The problem here is that you’re falling into the same trap (for a different reason) as some conservatives who complain about colleges and universities.
Too many people in the United States, often conservatives, ridicule or dismiss a lot of what goes on at colleges and universities because it’s not the “real world,” because it allegedly doesn’t prepare students for the “real world,” etc. etc.
As someone who teaches at a university, i think that’s a load of bullshit. Universities are full of the same problems and challenges and opportunities as the so-called “real world.”
Have to take a class that you don’t want to take, in order to fulfill your graduation requirements? Bad luck. In the “real world” there will be plenty of times when you have to do things that you don’t want to do.
Don’t like the fact that you’re required to attend a certain number of class meetings in order to pass the course? Suck it up, crybaby. In the “real world,” your boss is going to expect you to turn up if you want that paycheck.
Think it’s unfair that your grade was penalized for handing your term paper in late? Well, there are similar consequences in the “real world.”
Don’t like the fact that people don’t share your political views, or support people that you dislike? Again, deal with it. That’s how the “real world” works, and we should be preparing students for that in our colleges and universities.
That doesn’t mean that we encourage abuse or hate speech or incivility. We should be creating an environment where everyone recognizes that differences of opinions and ideology and politics and practices exist, where we can discuss these things rationally, and where we accept that we won’t always change one another’s minds.

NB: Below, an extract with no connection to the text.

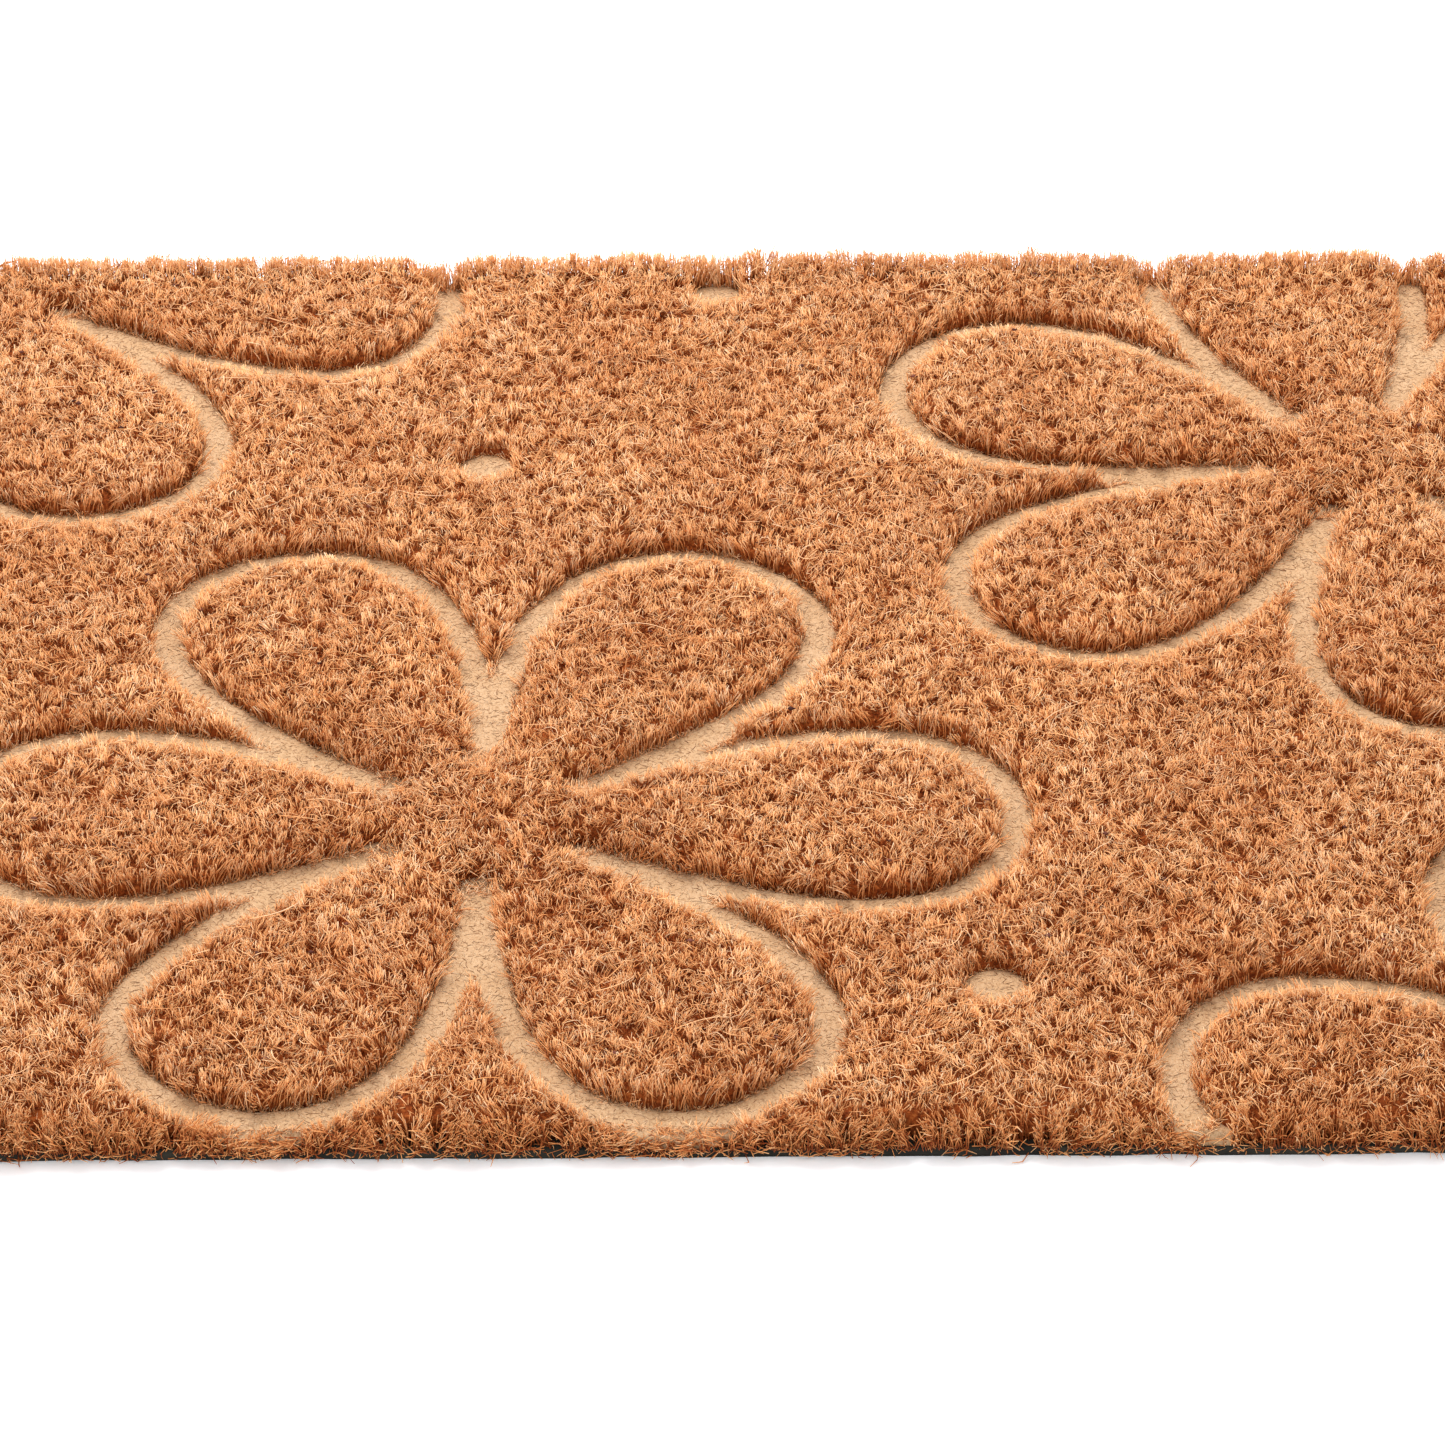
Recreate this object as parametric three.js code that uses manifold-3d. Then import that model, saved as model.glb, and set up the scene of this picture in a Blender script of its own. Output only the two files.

I do think it’s appropriate for universities, in some settings, to discourage certain types of expression—even if such expression is not formally or legally banned—because some types of expression actually undermine the rational discussion and thoughtful exchange of ideas that universities are supposed to foster. But the default position should be to encourage an airing of views, and to confront unpleasant or offensive ideas and expressions by demonstrating why they are ignorant or offensive or whatever, rather than yelling at people to just shut up already.
I understand that i make this observation as someone who has no real personal experience of being part of a marginalized group. As a straight, white, middle-class, well-educated man, i’m pretty much immune to feeling threatened or degraded by insults. There is nothing you can call me that will affect me the way that “nigger” affects a black person, or “faggot” affects a gay person, or whatever. Because of that, it’s easy for me to say that people need to value open dialog over the idea of shutting down speech that makes them uncomfortable.
And some of my friends on the left argue that the sort of call that i’m making here, for free and open speech, actually serves to maintain current social and political hierarchies, and keep marginalized groups like racial minorities and women and LGBT people subordinated. I understand why they say this, and i find some of their arguments compelling. It’s easy for me to say that black students at Yale (to take a recent case) should not call for professors who defend the wearing of racially insensitive Halloween costumes to resign. I think we need to respect and acknowledge that seeing stuff like this can be genuinely upsetting for people who already feel like they get a raw deal in society, from police, for employers, from fellow students, etc., etc.
But for me, it’s going too far to suggest, as quite a few seem to be doing these days, that you have a right not to be exposed to any speech or any opinion that you find upsetting or offensive or inappropriate. And while colleges and universities do have an obligation to ensure the safety of their students, failing to delete a Trump chalking on a sidewalk is not an abrogation of that responsibility.